For staff, the catastrophe marked the start of an arduous, emotional, will-they-or-won't-they journey — one that would go on to prove just how special a place Kananaskis Country was.

"I guess that's the silver lining, almost, to the whole thing," head pro Bob Paley said in an interview this week as the course offered a sneak peek at the progress to date.  

"You have an idea that something's really special, but when you actually hear it — when you get a pat on the back or you get some nice things said about you, it really makes you feel good.

"Certainly, that's the feeling we got from all over the world."

Paley, golf architect Gary Browning and director of golf Darren Robinson were among those marking a major milestone Wednesday as they showed off the results to date of a years-long effort to restore the two layouts to their former glory. 

Lorette is fully grassed and needs only time to mature before full-time play begins in spring 2018. The Mount Kidd course is more than halfway finished and has yet to see sod, but there's a chance — weather permitting — that it, too, could see play next year, said Paley.

Four years ago, that seemed unthinkable.

In the immediate aftermath of the flood, Kananaskis faced long odds indeed — longer still after 2015, when the New Democrats were elected in Alberta, ending the very 44-year Progressive Conservative dynasty that spawned the courses in the first place under former premier Peter Lougheed.

In the end, despite much political rancour, the NDP — buttressed by a favourable report from the province's auditor general — opted to let the $23-million rebuilding effort proceed. The government hopes to recoup much of the cost through Ottawa's disaster assistance program.

"With the NDP being elected, I didn't think it was going to proceed, to be honest," said Browning, whose Alberta-based design firm got the nod to take on what he described as a monumental restoration project.    

"I think a vast majority of Albertans were happy to see that that was the decision. As an Albertan, and a golfer, I desperately wanted to see that project come back, just because of the value it held for Albertans and the value it held for the province as a tourist destination."

Notwithstanding some modest routing changes, players familiar with the two courses will recognize the original vision of Jones, the late British-born patriarch of a golf architecture empire that includes sons Rees Jones and Robert Trent Jr.

All three are known for stout, well-bunkered layouts that test every part of a player's game. Browning has softened Kananaskis slightly by flattening and enlarging its heavily contoured putting surfaces, shrinking bunkers and making approach shots less intimidating.

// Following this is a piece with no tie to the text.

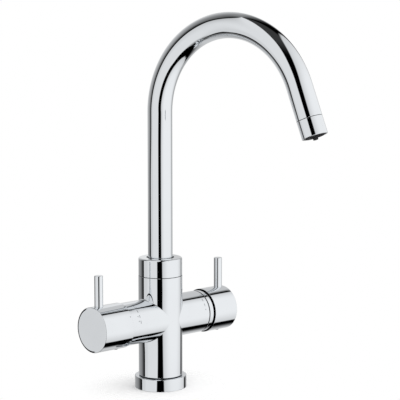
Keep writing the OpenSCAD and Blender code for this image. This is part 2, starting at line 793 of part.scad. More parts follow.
module aerator_seal() {
    color(rubber)
        at_tail()
            turned_ring(
                aerator_seal_bore_d / 2, aerator_bore_r - fit, aerator_seal_t, aerator_seal_t + aerator_seal_h
            );
}

module filter_nozzle() {
    color(black_plastic)
        at_tail()
            rotate_extrude()
                difference() {
                    union() {
                        band(nozzle_bore_d / 2, barb_r, nozzle_t, nozzle_shank_t + 1);
                        band(nozzle_bore_d / 2, nozzle_shank_r, nozzle_shank_t, outlet_end_t - 1);
                        band(nozzle_bore_d / 2, nozzle_tip_d / 2, nozzle_shank_t, outlet_end_t + nozzle_tip_l);
                    }
                    edge_cut(nozzle_tip_d / 2, outlet_end_t + nozzle_tip_l, 0.4);
                }
}

// Mixing cartridge

module mixer_ports(height, seal) {
    for (side = [-1, 1])
        translate([mixer_inlet_port[0], side * mixer_inlet_port[1], 0]) cylinder(r = port_r + seal, h = height);
    translate([mixer_outlet_port[0], 0, 0]) cylinder(r = outlet_port_r + seal, h = height);
}

module mixer_port_plate() {
    color(white_plastic)
        on_mixer_arm()
            translate([0, 0, plate_w])
                difference() {
                    cylinder(r = cartridge_r, h = port_plate_h);
                    translate([0, 0, -1]) mixer_ports(port_plate_h + 2, 0);
                }
}

module mixer_port_seals() {
    color(rubber)
        on_mixer_arm()
            translate([0, 0, mixer_floor_w])
                difference() {
                    mixer_ports(port_seal_h, port_seal_w);
                    translate([0, 0, -1]) mixer_ports(port_seal_h + 2, 0);
                }
}

module mixer_fixed_disc() {
    color(ceramic)
        on_mixer_arm()
            translate([0, 0, fixed_disc_w])
                difference() {
                    cylinder(r = fixed_disc_r, h = fixed_disc_h);
                    translate([0, 0, -1]) mixer_ports(fixed_disc_h + 2, 0);
                }
}

module mixer_moving_disc() {
    color(ceramic)
        on_mixer_arm()
            translate([0, 0, moving_disc_w])
                difference() {
                    cylinder(r = moving_disc_r, h = moving_disc_h);
                    intersection() {
                        translate([0, 0, -1]) cylinder(r = moving_disc_r - pocket_wall, h = moving_disc_h / 2 + 1);
                        translate([-moving_disc_r, -moving_disc_r, -2])
                            cube([moving_disc_r + pocket_rise, 2 * moving_disc_r, moving_disc_h + 2]);
                    }
                }
}

module mixer_disc_driver() {
    color(black_plastic)
        on_mixer_arm()
            difference() {
                union() {
                    translate([0, 0, driver_w]) cylinder(d = driver_d, h = driver_h);
                    translate([-driver_boss_l / 2, -driver_boss_w / 2, driver_w + driver_h - 0.5])
                        cube([driver_boss_l, driver_boss_w, driver_boss_h + 0.5]);
                }
                translate([0, 0, driver_w + driver_h - 1.2])
                    cylinder(r = ball_r + gap + fit, h = driver_boss_h + 3);
            }
}

module mixer_rotor() {
    color(black_plastic)
        on_mixer_arm()
            difference() {
                rotate_extrude() {
                    band(0, cartridge_in_r - gap, rotor_w, rotor_w + rotor_flange_h);
                    band(0, rotor_r, rotor_w, rotor_top_w);
                }
                translate([-rotor_slot_l / 2, -rotor_slot_w / 2, rotor_w - 1])
                    cube([rotor_slot_l, rotor_slot_w, rotor_top_w - rotor_w + 2]);
                translate([0, rotor_r + 1, pivot_w])
                    rotate([90, 0, 0]) cylinder(r = tilt_pin_d / 2 + 0.02, h = rotor_d + 2);
            }
}

module mixer_tilt_pin() {
    color(steel)
        on_mixer_arm()
            translate([0, rotor_r - 0.2, pivot_w])
                rotate([90, 0, 0]) cylinder(r = tilt_pin_d / 2, h = rotor_d - 0.4);
}

module mixer_stem() {
    color(brass)
        on_mixer_arm()
            difference() {
                union() {
                    translate([0, 0, ball_w]) sphere(r = ball_r);
                    translate([0, 0, ball_w]) cylinder(d = stem_neck_d, h = ball_arm);
                    translate([0, 0, pivot_w - stem_d / 2]) cylinder(r = stem_d / 2, h = stem_end_w - pivot_w + stem_d / 2);
                }
                translate([0, rotor_r, pivot_w])
                    rotate([90, 0, 0]) cylinder(r = tilt_pin_d / 2 + fit, h = rotor_d);
            }
}

module mixer_housing() {
    color(black_plastic)
        on_mixer_arm()
            rotate_extrude() {
                band(cartridge_in_r, cartridge_r, plate_w + port_plate_h + fit, shoulder_w);
                band(rotor_r + fit, cartridge_r, neck_w, shoulder_w);
                band(rotor_r + fit, neck_out_r, neck_w, housing_top_w);
            }
}

module mixer_nut() {
    color(brass)
        on_mixer_arm() turned_ring(neck_out_r + 2 * fit, mixer_nut_d / 2, mixer_nut_w, mixer_nut_top_w);
}

module mixer_trim_ring() {
    color(chrome)
        on_mixer_arm()
            rotate_extrude()
                difference() {
                    band(dome_seat_r + 2 * fit, trim_d / 2, mixer_arm_l, trim_end_w);
                    edge_cut(trim_d / 2, trim_end_w, 0.4);
                    edge_cut_low(trim_d / 2, mixer_arm_l, 0.3);
                }
}

// Black cover between the trim ring and the knob, ball-shaped about the tilt axis
module mixer_dome() {
    color(black_plastic)
        on_mixer_arm()
            rotate_extrude() {
                difference() {
                    translate([0, pivot_w]) circle(r = dome_r);
                    translate([0, pivot_w]) circle(r = dome_r - dome_wall);
                    translate([-2 * dome_r, -dome_r]) square([2 * dome_r + dome_hole_d / 2, 3 * dome_r + pivot_w]);
                    translate([0, -dome_r]) square([2 * dome_r, dome_r + trim_end_w + fit]);
                }
                band(dome_seat_r - dome_seat_w, dome_seat_r, mixer_nut_top_w + fit, trim_end_w + dome_seat_h);
            }
}

module mixer_knob() {
    color(chrome)
        on_mixer_arm()
            difference() {
                rotate_extrude()
                    difference() {
                        band(0, knob_rim_r, mixer_knob_w, mixer_knob_end_w);
                        translate([0, pivot_w]) circle(r = knob_hollow_r);
                        translate([-2 * knob_hollow_r, 0]) square([2 * knob_hollow_r, 2 * mixer_knob_end_w]);
                        edge_cut(knob_rim_r, mixer_knob_end_w, knob_edge_r);
                    }
                translate([0, 0, pivot_w]) cylinder(r = stem_d / 2 + fit, h = stem_end_w + fit - pivot_w);
                lever_hole(mixer_lever_w);
                screw_hole(mixer_screw_w);
            }
}

// Knob fittings, in the frame of the arm

module lever_hole(w) {
    translate([lever_stud_end - 0.2, 0, w]) rotate([0, 90, 0]) cylinder(r = lever_stud_d / 2 + fit, h = knob_rim_r);
    translate([lever_seat_r, 0, w]) rotate([0, 90, 0]) cylinder(r = lever_r + fit, h = knob_rim_r);
}

module lever(w) {
    translate([0, 0, w])
        rotate([0, 90, 0])
            rotate_extrude()
                difference() {
                    union() {
                        band(0, lever_stud_d / 2, lever_stud_end, lever_seat_r + 1);
                        band(0, lever_r, lever_seat_r, lever_reach);
                    }
                    edge_cut(lever_r, lever_reach, lever_edge_r);
                }
}

module screw_hole(w) {
    translate([0, 0, w]) rotate([0, -90, 0]) cylinder(r = set_screw_r + fit, h = knob_rim_r + 1);
}

module set_screw(w, grip_r) {
    translate([-grip_r - fit, 0, w])
        rotate([0, -90, 0])
            difference() {
                cylinder(r = set_screw_r, h = set_screw_l);
                translate([0, 0, set_screw_l - 2]) cylinder(r = set_screw_r / 2, h = 3, $fn = 6);
            }
}

module knob_plug(w) {
    translate([-plug_top_r, 0, w]) rotate([0, 90, 0]) cylinder(r = set_screw_r, h = plug_h);
}

module mixer_lever() {
    color(chrome) on_mixer_arm() lever(mixer_lever_w);
}

module mixer_set_screw() {
    color(steel) on_mixer_arm() set_screw(mixer_screw_w, stem_d / 2);
}

module mixer_knob_plug() {
    color(black_plastic) on_mixer_arm() knob_plug(mixer_screw_w);
}

// Filter valve

module filter_ports(height) {
    for (side = [-1, 1])
        translate([filter_inlet_port[0], side * filter_inlet_port[1], 0]) cylinder(r = port_r, h = height);
    cylinder(r = outlet_port_r, h = height);
}

module filter_valve_seal() {
    color(rubber)
        on_filter_arm()
            translate([0, 0, filter_floor_w])
                difference() {
                    cylinder(r = filter_valve_d / 2, h = filter_seal_h);
                    translate([0, 0, -1]) filter_ports(filter_seal_h + 2);
                }
}

module filter_fixed_disc() {
    color(ceramic)
        on_filter_arm()
            translate([0, 0, filter_disc_w])
                difference() {
                    cylinder(r = filter_disc_r, h = filter_disc_h);
                    translate([0, 0, -1]) filter_ports(filter_disc_h + 2);
                }
}

module filter_moving_disc() {
    color(ceramic)
        on_filter_arm()
            translate([0, 0, filter_moving_w])
                difference() {
                    cylinder(r = filter_moving_r, h = filter_moving_h);
                    translate([filter_moving_wall - filter_moving_r, -outlet_port_r, -1])
                        cube([
                            filter_moving_r - filter_moving_wall + outlet_port_r,
                            2 * outlet_port_r,
                            filter_moving_h / 2 + 1
                        ]);
                }
}

module filter_valve_housing() {
    color(brass)
        on_filter_arm()
            rotate_extrude()
                difference() {
                    union() {
                        band(0, filter_valve_d / 2, filter_floor_w + filter_seal_h + fit, filter_nut_seat_w + 1);
                        band(0, filter_nut_d / 2 - gap, filter_nut_seat_w + fit, filter_nut_seat_w + filter_flange_h);
                        band(0, filter_neck_d / 2, filter_nut_seat_w, filter_neck_end_w);
                    }
                    band(0, filter_chamber_r, filter_floor_w, filter_chamber_end_w);
                    band(0, spindle_r + fit, filter_floor_w, filter_neck_end_w + 1);
                }
}

module filter_valve_nut() {
    color(brass)
        on_filter_arm() turned_ring(filter_neck_d / 2 + 2 * fit, filter_nut_d / 2, filter_nut_w, filter_nut_top_w);
}

module filter_spindle() {
    color(brass)
        on_filter_arm()
            rotate_extrude()
                difference() {
                    union() {
                        band(0, spindle_flange_d / 2, spindle_w, spindle_w + spindle_flange_h);
                        band(0, spindle_r, spindle_w, spindle_end_w);
                    }
                    band(spindle_r - spindle_ring_t, spindle_r + 1, spindle_ring_w, spindle_ring_w + spindle_ring_h + 2 * fit);
                }
}

module filter_spindle_seal() {
    color(rubber)
        on_filter_arm()
            turned_ring(
                spindle_r - spindle_ring_t + 0.02, spindle_r + 0.02,
                spindle_ring_w + fit, spindle_ring_w + fit + spindle_ring_h
            );
}

module filter_knob() {
    color(chrome)
        on_filter_arm()
            difference() {
                rotate_extrude()
                    difference() {
                        band(0, knob_rim_r, filter_knob_w, filter_knob_end_w);
                        edge_cut(knob_rim_r, filter_knob_end_w, knob_edge_r);
                        edge_cut_low(knob_rim_r, filter_knob_w, 0.5);
                        band(filter_hub_r, knob_rim_r - knob_wall, filter_knob_w - 1, filter_knob_floor_w);
                        band(0, filter_hub_r + 1, filter_knob_w - 1, filter_hub_w);
                    }
                translate([0, 0, filter_hub_w - 1]) cylinder(r = spindle_r + fit, h = spindle_grip_l + 1 + fit);
                lever_hole(filter_lever_w);
                screw_hole(filter_screw_w);
            }
}

module filter_lever() {
    color(chrome) on_filter_arm() lever(filter_lever_w);
}

module filter_set_screw() {
    color(steel) on_filter_arm() set_screw(filter_screw_w, spindle_r);
}

module filter_knob_plug() {
    color(black_plastic) on_filter_arm() knob_plug(filter_screw_w);
}

body_casting();
base_ring();
base_seal();
inlet_block();
inlet_seals();
spout_collar();
spout_slide_ring();
spout_slide_washer();
spout_stop_screw();
filter_nipple();
spout_tube();
spout_foot();
spout_o_rings();
filter_water_tube();
aerator_housing();
aerator_insert();
aerator_seal();
filter_nozzle();
mixer_housing();
mixer_port_plate();
mixer_port_seals();
mixer_fixed_disc();
mixer_nut();
mixer_trim_ring();
mixer_dome();
mixer_rotor();
mixer_tilt_pin();
mixer_moving_disc();
mixer_disc_driver();
mixer_stem();
mixer_knob();
mixer_lever();
mixer_set_screw();
mixer_knob_plug();
filter_valve_housing();
filter_valve_seal();
filter_fixed_disc();
filter_valve_nut();
filter_spindle();
filter_moving_disc();
filter_spindle_seal();
filter_knob();
filter_lever();
filter_set_screw();
filter_knob_plug();
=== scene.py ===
# %% [markdown]
# Four-way kitchen mixer tap in polished chrome. A cross-shaped body carries a lever knob on each
# arm and a tall swan-neck spout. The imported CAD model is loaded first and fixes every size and
# place, so this file only adds what the eye sees: smooth plated surfaces, rounded edges, etched
# marks, the outlet's ribs and the finishes. Sizes are in millimetres, as on a workshop drawing,
# and the mesh maker turns them into metres. The camera, the tent and the floor are in metres.
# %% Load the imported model
import math

import bmesh
import bpy
import numpy as np
from mathutils import Matrix, Vector


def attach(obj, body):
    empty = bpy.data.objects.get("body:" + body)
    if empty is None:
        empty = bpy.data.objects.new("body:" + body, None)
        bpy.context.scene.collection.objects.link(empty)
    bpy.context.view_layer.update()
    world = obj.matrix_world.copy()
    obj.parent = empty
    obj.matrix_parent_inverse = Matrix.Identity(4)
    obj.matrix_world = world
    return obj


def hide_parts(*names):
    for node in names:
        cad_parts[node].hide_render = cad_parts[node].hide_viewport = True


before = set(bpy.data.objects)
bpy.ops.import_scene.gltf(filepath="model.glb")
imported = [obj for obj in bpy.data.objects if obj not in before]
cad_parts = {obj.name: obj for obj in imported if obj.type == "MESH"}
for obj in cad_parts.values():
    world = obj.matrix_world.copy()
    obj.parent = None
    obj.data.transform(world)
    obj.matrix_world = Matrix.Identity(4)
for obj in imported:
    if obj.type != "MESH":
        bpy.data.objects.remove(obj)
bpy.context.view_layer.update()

MM = 0.001

# %% [markdown]
# The tap is seen from a little above, by a camera that stands well back, so upright lines stay
# almost parallel. The camera's place was found by fitting the CAD model's outlines to the picture,
# and a long lens gives the same narrow view.
# %% Camera
CAMERA_PLACE = (-0.9918, -1.1226, 0.3804)
CAMERA_TILT = math.radians(82.83)
CAMERA_HEADING = math.radians(-43.0)


def shown(name, data):
    """Object that shows a mesh, a camera or a lamp in the scene."""
    made = bpy.data.objects.new(name, data)
    bpy.context.scene.collection.objects.link(made)
    return made


camera_data = bpy.data.cameras.new("Camera")
camera_data.sensor_width = 36
camera_data.lens = 134.57
camera_data.clip_start = 0.05
camera = shown("Camera", camera_data)
camera.location = CAMERA_PLACE
camera.rotation_euler = (CAMERA_TILT, 0, CAMERA_HEADING)
bpy.context.scene.camera = camera
bpy.context.scene.view_settings.view_transform = "Standard"
print("camera stands at", tuple(camera.location))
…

"It's still a very strategic test, that's for sure," he said. "I've kept my philosophy intact throughout, but I tried very hard to impart Jones's philosophy as well, which was, 'Difficult par, but easy bogey.' And I think we've maintained that."

Also back are those gorgeous bunkers and the blinding white silica sand that gave the course its distinctive look — and fuelled 30 years of rumours about its provenance.

"It's not helicoptered in from Saudi Arabia," Paley chuckled. "Sorry to burst everybody's bubble, but it comes from just down the street in Golden (B.C.)."

For Paley, the best part of the journey has been hearing from the friends, families and fans of Kananaskis checking in on social media from across Alberta, Canada and the world to survey the damage, offer condolences and moral support, and keep track of the rebuild.

Clearly, for multiple generations of golfers in Alberta, B.C. and elsewhere, Kananaskis Country is more than just a place to play — something Paley said he and his colleagues have known all along. 

"Call it naivete or whatever you want to say, but I think all of us here felt like this place was just too important and too special for so many different reasons — to Albertans and to Canadians," he said.

"There's a lot of different things that could have happened, and certainly did, in those four years since the flood, but there was always a really strong sense — and a really strong belief — that these places were going to come back."